In Windows XP (must have SP1 or later installed), the DWORD value TcpAckFrequency should be
set to 1 in the registry key.
Also note that the TCP channel of the microDAQ is subject to buffering both within the unit itself
(the size of the buffer depending on number of channels and data rate), and within Windows ®
itself. At low data rates, it is possible to receive single complete data packets, however as the data
rate increases Windows ® is more likely to deliver chunks of data 2k to 4k bytes in length, with
arbitrary boundaries with respect to microDAQ’s data packets. User software should take this into
account to avoid losing data.
Please note that if streaming at high data rates it is essential that a good network infrastructure is
used. It is recommended that any streaming is performed over a ‘private’ network (i.e.

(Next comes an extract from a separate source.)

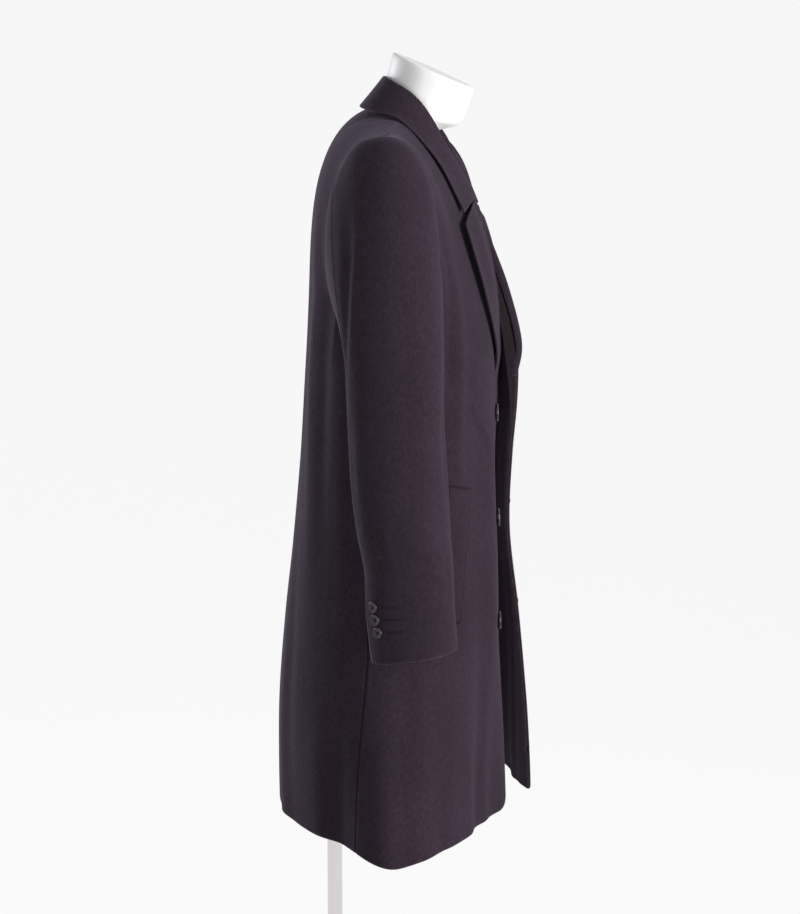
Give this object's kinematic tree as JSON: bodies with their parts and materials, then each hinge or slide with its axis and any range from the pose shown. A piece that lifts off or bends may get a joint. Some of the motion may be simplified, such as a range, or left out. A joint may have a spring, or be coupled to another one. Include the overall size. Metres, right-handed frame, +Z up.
{
  "type": "wool overcoat on a limbless dress form with a stand",
  "caption": "Knee-length single-breasted wool overcoat with notch lapels, slanted welt pockets and long two-piece sleeves, worn open on a limbless torso form with a pole and a round base.",
  "frame": {"origin": "centre of the stand base's underside, on the pole's axis", "axes": "+Z up along the pole; the front of the coat faces -Y and the wearer's right side is -X"},
  "size_m": [0.6398, 0.4749, 1.553],
  "materials": {
    "wool": "matt melton wool with a short nap and a soft sheen",
    "facing": "matt wool, inner side",
    "horn": "dark horn, satin",
    "form": "smooth white shell, satin",
    "chrome": "polished"
  },
  "bodies": {
    "root": {"back": "wool", "button_cuff_left_1": "horn", "button_cuff_left_2": "horn", "button_cuff_left_3": "horn", "button_cuff_right_1": "horn", "button_cuff_right_2": "horn", "button_cuff_right_3": "horn", "button_front_1": "horn", "button_front_2": "horn", "button_front_3": "horn", "collar": "wool", "facing_left": "facing", "facing_right": "facing", "form_body": "form", "front_left": "wool", "front_right": "wool", "lapel_left": "wool", "lapel_right": "wool", "sleeve_top_left": "wool", "sleeve_top_right": "wool", "sleeve_under_left": "wool", "sleeve_under_right": "wool", "stand_base": "chrome", "stand_pole": "chrome", "welt_left": "wool", "welt_right": "wool"}
  },
  "joints": []
}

disconnected from any corporate network structure) to reduce the number of packets flying around
the network. It is also highly recommended that a high speed managed network switch with a large
store and forward buffer is used between the microDAQ and client PC, particularly if several
microDAQs are being used together to acquire data.
4.2.5 Control Via TCP.
User commands are handled in a similar way as the RS232 commands above, however it should
be noted that the acknowledgement bytes are doubled for the purposes of the internal workings of
the TCP software, so a positive acknowledgement is returned as ‘**’ and a negative
acknowledgement as ‘!!’.
The argument regarding loss of acknowledgements in the data stream holds good for the TCP
channel, and it is recommended that a ‘Stream Off’ or ‘Standby’ is sent before any other
command.
4.3 CAN
4.3.1 Overview.
The CAN channel is somewhat different to the above channels, in that it is not a simple serial
communications channel, the data being sent in discrete chunks on specified message identifiers.
4.3.2 CAN Baudrate.
The microDAQ offers a single ‘standard’ CAN bus connection running at a selectable baudrate, the
user having access to the values used for the microDAQ’s microcontroller CAN timing registers to
enable customising of sample point and jump width. Default values for a number of common
baudrates (1M, 500k, 250k, 125k, 100k, 50k (Hz)) are available from the microDAQSetup program.
The values are calculated based on the microcontroller CAN peripheral clock of 60MHz. Users
should bear this in mind when calculating suitable values for BRP, TSEG1, TSEG2 and SJW for
their own physical network implementation.